Deploy Kubernetes (control-plane can be x86)
Use kubeadm or a distribution (K3s, MicroK8s, OpenShift) that supports device plugins and custom scheduling. Ensure the Topology Manager policy is set to best-effort or single-numa-node depending on your latency needs.

Kubernetes integration: device plugin and topology

The stock NVIDIA device plugin exposes GPU counts but not complex NVLink Fusion fabric topology. For fabric‑aware scheduling you’ll need to extend the stack.

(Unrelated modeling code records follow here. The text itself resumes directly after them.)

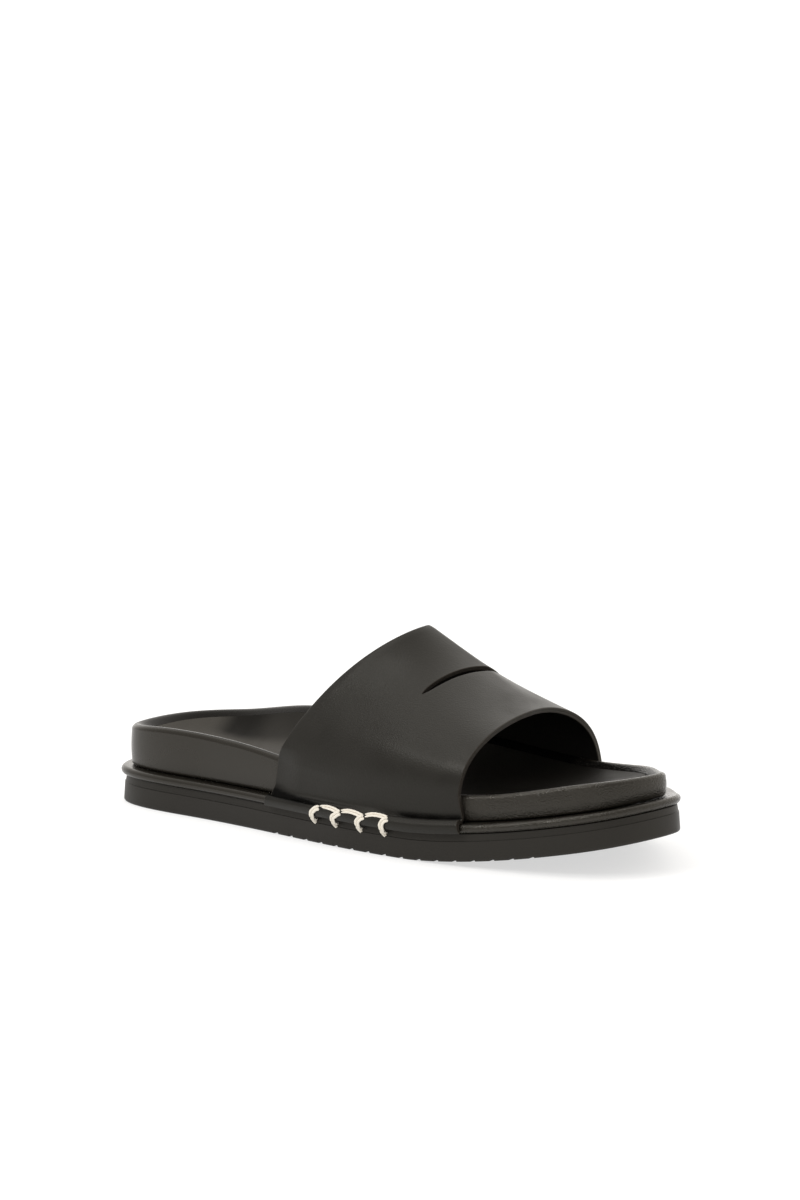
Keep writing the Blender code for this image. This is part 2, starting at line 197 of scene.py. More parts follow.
def make_piece(name, points, faces, kinds=None, attributes=()):
    """One closed mesh object that rides on the body, its doubles merged and its faces outwards.
    kinds is the material of each face, and attributes are names with a number for each point."""
    mesh = bpy.data.meshes.new(name)
    mesh.from_pydata(points.tolist(), [], faces.tolist())
    if kinds is not None:
        mesh.polygons.foreach_set("material_index", np.asarray(kinds, np.int32))
    for key, values in attributes:
        attribute = mesh.attributes.new(key, "FLOAT", "POINT")
        attribute.data.foreach_set("value", np.asarray(values, np.float32))
    shape = bmesh.new()
    shape.from_mesh(mesh)
    bmesh.ops.remove_doubles(shape, verts=shape.verts, dist=MERGE)
    bmesh.ops.dissolve_degenerate(shape, edges=shape.edges, dist=COLLAPSE)
    bmesh.ops.recalc_face_normals(shape, faces=shape.faces)
    shape.to_mesh(mesh)
    open_edges = sum(1 for edge in shape.edges if len(edge.link_faces) != 2)
    shape.free()
    mesh.shade_smooth()
    mesh.set_sharp_from_angle(angle=np.radians(SHARP))
    piece = bpy.data.objects.new(name, mesh)
    bpy.context.scene.collection.objects.link(piece)
    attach(piece, "root")
    print(f"{name}: {len(mesh.polygons)} faces, {open_edges} open edges")
    return piece


def ring_faces(rings, count, first=0):
    """Quads between a stack of rings, each of count points."""
    low = np.arange(rings - 1)[:, None] * count + first
    i = np.arange(count)[None]
    j = (i + 1) % count
    return np.stack([low + i, low + j, low + count + j, low + count + i], -1).reshape(-1, 4)


def grid_faces(rows, columns, first=0):
    """Quads of an open grid."""
    i = (np.arange(rows - 1)[:, None] * columns + np.arange(columns - 1)[None] + first).ravel()
    return np.stack([i, i + 1, i + columns + 1, i + columns], 1)


def across(edge, columns):
    """A grid ruled straight across a ring, from each place on the outer side to the inner side."""
    half = len(edge) // 2
    outer, inner = edge[:half + 1], np.vstack([edge[:1], edge[:half - 1:-1]])
    t = np.linspace(0, 1, columns)[None, :, None]
    return outer[:, None] * (1 - t) + inner[:, None] * t


def ring_piece(name, rings, bottom=2, top=2, attributes=()):
    """A closed piece from a stack of rings. The first and the last ring are filled straight across
    the foot, in so many columns, or left as they are with 0 where they close by themselves."""
    count = len(rings[0])
    faces = [ring_faces(len(rings), count)]
    points = [np.vstack(rings)]
    total = len(rings) * count
    for edge, columns in ((rings[0], bottom), (rings[-1], top)):
        if columns:
            grid = across(edge, columns)
            faces.append(grid_faces(*grid.shape[:2], total))
            points.append(grid.reshape(-1, 3))
            total += len(points[-1])
    padded = [(key, np.concatenate([values, np.zeros(total - len(values))]))
              for key, values in attributes]
    return make_piece(name, np.vstack(points), np.vstack(faces), None, padded)


# %% [markdown]
# ## The rubber outsole
# The sole is one moulded block of rubber: a bevelled band under the rim, a plain side that spreads a
# little to the ground, and a tread with cross grooves from the waist forward, which show as notches
# along its lower edge. The side is a graph over height, so where a groove lifts the lower edge the rows
# above it close up, and no face is folded.

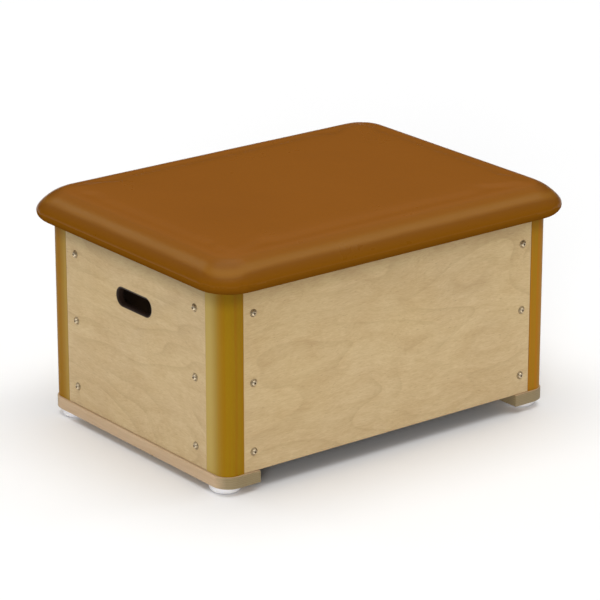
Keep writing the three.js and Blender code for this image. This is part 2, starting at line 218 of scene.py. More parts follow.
# %% Helpers for groups
def start_group(name, **values):
    """A node group that takes a place and some values, and the sockets that bring them in."""
    group = bpy.data.node_groups.new(name, "ShaderNodeTree")
    group.interface.new_socket("Vector", in_out="INPUT", socket_type="NodeSocketVector")
    for label, value in values.items():
        group.interface.new_socket(label, in_out="INPUT", socket_type="NodeSocketFloat").default_value = value
    return group, add_node(group, "NodeGroupInput").outputs


def end_group(group, **results):
    """Brings the named results out of the group."""
    for label in results:
        group.interface.new_socket(label, in_out="OUTPUT", socket_type="NodeSocketFloat")
    add_node(group, "NodeGroupOutput", results.items())
    print("group", group.name, "gives", ", ".join(results))
    return group


def add_noise(tree, place, scale, detail, roughness=0.5, distortion=0.0):
    rows = [("Vector", place), ("Scale", scale), ("Detail", detail), ("Roughness", roughness),
            ("Distortion", distortion)]
    return add_node(tree, "ShaderNodeTexNoise", rows).outputs["Fac"]


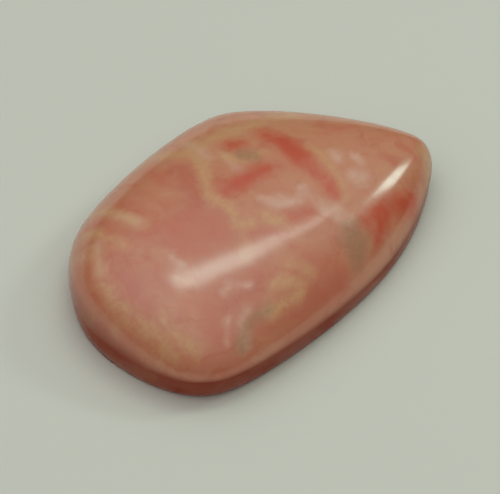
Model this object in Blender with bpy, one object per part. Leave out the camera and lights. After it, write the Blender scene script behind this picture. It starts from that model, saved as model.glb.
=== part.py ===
"""A polished rhodochrosite cabochon: one tumbled stone, domed on top and ground flat at the back.

The stone is a single solid. Its form is the soft hull of a few worn lumps, as tumbling leaves it:
every direction is faced by exactly one point of the surface, and that point is worked out here.

Run it with blender --background --python part.py, or from Blender's text editor.
Metres, +Z up. The origin is the middle of the flat back, and +X runs from the round heel to the tip.
"""

import math
from collections import namedtuple

import bmesh
import bpy
from mathutils import Vector

# Driving dimensions, in millimetres
EDGE_ROUNDING = 0.8  # how far the worn edge along the girdle, the widest line, is rounded over
BELLY = 0.3  # how far the underside of a lump bulges below its side
MELT = 0.9  # how softly neighbouring lumps run into each other
BACK_FILLET = 0.25  # half the height over which the ground back turns up into the side

# The worn lumps: the place of each one's middle, its radius at the girdle, the height of its dome
# above the girdle, the height of the girdle there above the flat back, and how deep the upright
# side runs down below the girdle before the back is ground
Lump = namedtuple("Lump", "x y radius dome girdle side")
LUMPS = (
    Lump(x=-14.0, y=-0.6, radius=1.6, dome=3.7, girdle=2.4, side=4.4),  # blunt corner of the heel
    Lump(x=-8.4, y=-5.8, radius=5.3, dome=3.2, girdle=2.9, side=2.8),  # round corner of the heel
    Lump(x=-9.4, y=2.5, radius=4.8, dome=4.0, girdle=2.8, side=1.8),  # crown
    Lump(x=2.2, y=6.6, radius=4.1, dome=2.4, girdle=2.6, side=2.8),  # shoulder
    Lump(x=13.7, y=-1.3, radius=1.8, dome=2.4, girdle=2.8, side=4.3),  # tip
    Lump(x=3.9, y=-0.8, radius=8.0, dome=3.4, girdle=1.8, side=2.8),  # waist
)

BALL = (1.5, 1.2, 1.0)  # stretch of the ball of directions, to share faces between dome and edge
COLUMNS = 72  # faces round the stone
ROWS = 40  # faces from the top of the dome to the middle of the back

ROSE_PINK = (0.60, 0.25, 0.18, 1.0)
POLISH_ROUGHNESS = 0.12
MILLIMETRE = 0.001


def clear_scene():
    for thing in list(bpy.data.objects):
        bpy.data.objects.remove(thing)


def dome_profile(facing_out, facing_up, reach, rise):
    """(run, climb) of the point of a dome that faces this way, from the middle of its foot.

    The dome is round at its pole and steepens towards its foot, where its radius of curvature
    runs down to nothing.
    """
    turn = math.atan2(facing_out, 2 * rise / reach * facing_up)
    run = reach * (1.5 * math.sin(turn) - 0.5 * math.sin(turn) ** 3)
    return run, rise * math.cos(turn) ** 3


def edge_profile(facing_out, facing_up, depth):
    """(run, climb) of the point of the worn edge that faces this way: an ellipse's own point.

    The ellipse is EDGE_ROUNDING wide and as deep as given, so a great depth is an upright side.
    """
    size = math.hypot(EDGE_ROUNDING * facing_out, depth * facing_up)
    return EDGE_ROUNDING**2 * facing_out / size, depth**2 * facing_up / size


def lump_point(lump, facing):
    """The point of one lump that faces the given unit direction, in millimetres.

    Above the girdle it is a dome with a round worn edge. Below, it is an upright side with a
    slightly bulging underside. Either way the edge's own point is added to the dome's.
    """
    out = math.hypot(facing.x, facing.y)
    up = abs(facing.z)
    above = facing.z >= 0
    rise = lump.dome - EDGE_ROUNDING if above else BELLY
    depth = EDGE_ROUNDING if above else lump.side
    dome_run, dome_climb = dome_profile(out, up, lump.radius - EDGE_ROUNDING, rise)
    edge_run, edge_climb = edge_profile(out, up, depth)
    along = (dome_run + edge_run) / out if out > 0 else 0
    climb = dome_climb + edge_climb
    return (
        lump.x + along * facing.x,
        lump.y + along * facing.y,
        lump.girdle + (climb if above else -climb),
    )


def ground_back(z):
    """The height after grinding: zero below the plane of the back, with a small fillet round it."""
    if z >= BACK_FILLET:
        return z
    if z <= -BACK_FILLET:
        return 0.0
    return (z + BACK_FILLET) ** 2 / (4 * BACK_FILLET)


def stone_point(facing):
    """The point of the soft hull that faces the given unit direction, in millimetres.

    Each lump counts by how far it stands out that way. The point is the mean of the lumps'
    own points, and is pushed out a little where several lumps stand out equally far.
    """
    points = [lump_point(lump, facing) for lump in LUMPS]
    stand_out = [sum(p * f for p, f in zip(point, facing)) for point in points]
    furthest = max(stand_out)
    shares = [math.exp((s - furthest) / MELT) for s in stand_out]
    total = sum(shares)
    shares = [share / total for share in shares]
    hull = furthest + MELT * math.log(total)
    push = hull - sum(share * s for share, s in zip(shares, stand_out))
    x, y, z = (
        sum(share * point[axis] for share, point in zip(shares, points)) + push * facing[axis]
        for axis in range(3)
    )
    return x, y, ground_back(z)


def stretched_ball_facing(place):
    """The direction in which a unit ball faces at this place once it is stretched to BALL."""
    return Vector(p / stretch for p, stretch in zip(place, BALL)).normalized()


def build_stone():
    """A ball of faces, each vertex moved to the point of the stone that faces the same way.

    The ball is thought of as stretched first, longer and wider than it is high. That shares the
    faces out between the flat dome and the tight edge.
    """
    form = bmesh.new()
    bmesh.ops.create_uvsphere(form, u_segments=COLUMNS, v_segments=ROWS, radius=1.0)
    for vertex in form.verts:
        vertex.co = stone_point(stretched_ball_facing(vertex.co))
    for axis in (0, 1):
        along = [vertex.co[axis] for vertex in form.verts]
        middle = (min(along) + max(along)) / 2
        for vertex in form.verts:
            vertex.co[axis] -= middle
    bmesh.ops.scale(form, vec=(MILLIMETRE,) * 3, verts=form.verts)
    mesh = bpy.data.meshes.new("stone")
    form.to_mesh(mesh)
    form.free()
    mesh.shade_smooth()
    stone = bpy.data.objects.new("stone", mesh)
    bpy.context.scene.collection.objects.link(stone)
    return stone


def polished_rhodochrosite():
    material = bpy.data.materials.new("rhodochrosite")
    material.use_nodes = True
    surface = material.node_tree.nodes["Principled BSDF"]
    surface.inputs["Base Color"].default_value = ROSE_PINK
    surface.inputs["Roughness"].default_value = POLISH_ROUGHNESS
    surface.inputs["Metallic"].default_value = 0.0
    return material


def main():
    clear_scene()
    stone = build_stone()
    stone.data.materials.append(polished_rhodochrosite())


main()
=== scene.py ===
# %% [markdown]
# # A polished rhodochrosite cabochon
# The real object is one small stone: a drop-shaped piece of rhodochrosite, domed and polished on
# top and ground flat at the back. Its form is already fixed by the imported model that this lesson
# loads. What is left to make is the fine surface, the pink marbling, the polish, and the plain
# paper and soft light that show them.

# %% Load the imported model
import math
from collections import namedtuple

import bpy
import numpy as np
from mathutils import Matrix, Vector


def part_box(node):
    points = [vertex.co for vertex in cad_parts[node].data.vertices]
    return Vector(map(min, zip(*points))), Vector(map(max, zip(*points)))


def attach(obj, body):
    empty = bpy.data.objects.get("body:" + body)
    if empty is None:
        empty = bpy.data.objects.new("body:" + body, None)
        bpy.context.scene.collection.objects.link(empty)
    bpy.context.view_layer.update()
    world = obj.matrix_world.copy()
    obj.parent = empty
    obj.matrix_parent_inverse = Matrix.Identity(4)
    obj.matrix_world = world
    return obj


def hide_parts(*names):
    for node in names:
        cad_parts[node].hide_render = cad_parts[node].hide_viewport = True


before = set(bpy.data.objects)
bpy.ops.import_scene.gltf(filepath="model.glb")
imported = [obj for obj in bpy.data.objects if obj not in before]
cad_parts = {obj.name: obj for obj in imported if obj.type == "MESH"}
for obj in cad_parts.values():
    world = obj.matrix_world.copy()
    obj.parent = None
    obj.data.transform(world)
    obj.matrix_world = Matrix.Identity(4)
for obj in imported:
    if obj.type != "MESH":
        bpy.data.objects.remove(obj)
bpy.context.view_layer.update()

MM = 0.001
box_low, box_high = (np.array(corner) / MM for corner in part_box("stone"))
print("the stone's box, mm:", (box_high - box_low).round(2))

# %% [markdown]
# ## Where the camera stands
# The camera comes first, because the veins are drawn where the photograph shows them, and that
# needs the way from a place on the stone to a pixel. The camera looks down from 55 degrees above
# the paper, 160 mm away, with a long lens. The photograph gives neither the angle nor the
# distance, so both are estimates, with which the stone's outline fits.

# %% The camera's place and lens
PHOTO_WIDTH, PHOTO_HEIGHT = 500, 494
VIEW_TURN = math.radians(-32)  # round from the stone's long side
VIEW_RISE = math.radians(55)  # above the paper
VIEW_DISTANCE = 160.0  # in mm, as the next three are
LENS, SENSOR = 145.15, 36.0
AIM = np.array([-0.31, 0.165, 0.0])  # the place on the paper in the middle of the picture

to_right = np.array([math.cos(VIEW_TURN), math.sin(VIEW_TURN), 0.0])
away = np.array([-math.sin(VIEW_TURN), math.cos(VIEW_TURN), 0.0])
to_camera = np.array([0.0, 0.0, math.sin(VIEW_RISE)]) - away * math.cos(VIEW_RISE)
upward = np.cross(to_camera, to_right)
eye = AIM + VIEW_DISTANCE * to_camera


def seen_at(places):
    """Pixels at which places in mm are seen.

    The step from the eye is split into right, up and depth. Right over depth and up over depth,
    times the lens in pixels, count from the middle of the picture.
    """
    step = places - eye
    scale = LENS / SENSOR * PHOTO_WIDTH / -(step @ to_camera)
    across = PHOTO_WIDTH / 2 + scale * (step @ to_right)
    down = PHOTO_HEIGHT / 2 - scale * (step @ upward)
    return np.stack([across, down], -1)


camera = bpy.data.objects.new("camera", bpy.data.cameras.new("camera"))
camera.data.lens = LENS
camera.data.sensor_width = SENSOR
camera.data.sensor_fit = "HORIZONTAL"
camera.data.clip_start = 0.01
camera.location = eye * MM
camera.rotation_euler = (math.pi / 2 - VIEW_RISE, 0.0, VIEW_TURN)
bpy.context.scene.collection.objects.link(camera)
bpy.context.scene.camera = camera
print("the middle of the stone is seen at", seen_at(np.zeros(3)).round(1))

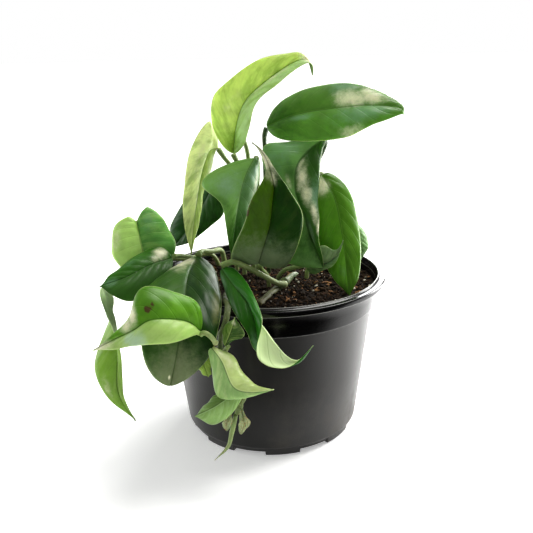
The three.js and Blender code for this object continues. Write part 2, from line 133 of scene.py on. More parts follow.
# %% Mesh from rings
def ring_mesh(name, rings, attributes=None, smooth=True):
    """A closed mesh from rings[i, j]: ring i, place j round it. Neighbouring rings are joined by
    four-sided faces, and a fan from each end ring to its mean point closes the end. Faces are turned
    outwards by the sign of the enclosed volume: a third of the sum of area times distance."""
    rows, columns = rings.shape[:2]
    poles = rings[[0, -1]].mean(axis=1)
    points = np.concatenate([rings.reshape(-1, 3), poles])
    index = np.arange(rows * columns).reshape(rows, columns)
    after = np.roll(index, -1, axis=1)
    quads = np.stack([index[:-1], after[:-1], after[1:], index[1:]], axis=-1).reshape(-1, 4)
    first = np.stack([after[0], index[0], np.full(columns, rows * columns)], axis=-1)
    last = np.stack([index[-1], after[-1], np.full(columns, rows * columns + 1)], axis=-1)
    corners = [quads[:, [0, 1, 2]], quads[:, [0, 2, 3]], first, last]
    a, b, c = np.moveaxis(points[np.concatenate(corners)], 1, 0)
    if np.einsum("ij,ij->i", a, np.cross(b, c)).sum() < 0:
        quads, first, last = quads[:, ::-1], first[:, ::-1], last[:, ::-1]
    mesh = bpy.data.meshes.new(name)
    mesh.from_pydata(points.tolist(), [], quads.tolist() + first.tolist() + last.tolist())
    mesh.polygons.foreach_set("use_smooth", np.full(len(mesh.polygons), smooth))
    for key, values in (attributes or {}).items():
        ends = values[[0, -1]].mean(axis=1)
        layer = mesh.attributes.new(key, "FLOAT", "POINT")
        layer.data.foreach_set("value", np.concatenate([values.ravel(), ends]).astype(np.float32))
    return mesh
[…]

1) Node Feature Discovery (NFD)

Use NFD to label nodes with NVLink fabric attributes (for example: fabric_id, connected_gpu_ids, zone). Sample NFD config snippet:

apiVersion: apps/v1
kind: DaemonSet
metadata:
  name: nfd
spec:
  template:
    spec:
      containers:
      - name: nfd-worker
        image: myrepo/nfd:stable
        volumeMounts:
        - name: hwdata
          mountPath: /var/lib/nfd
      volumes:
      - name: hwdata
        hostPath:
          path: /etc/nfd

2) NVLink Fusion device plugin (custom)

Create a device plugin that:

Discovers GPUs and their fabric links.
Exposes resources like nvidia.com/gpu-fabric- or topological groups (e.g., nvlink_zone=0).
Implements health checking and device allocation hooks compatible with the Device Plugin API.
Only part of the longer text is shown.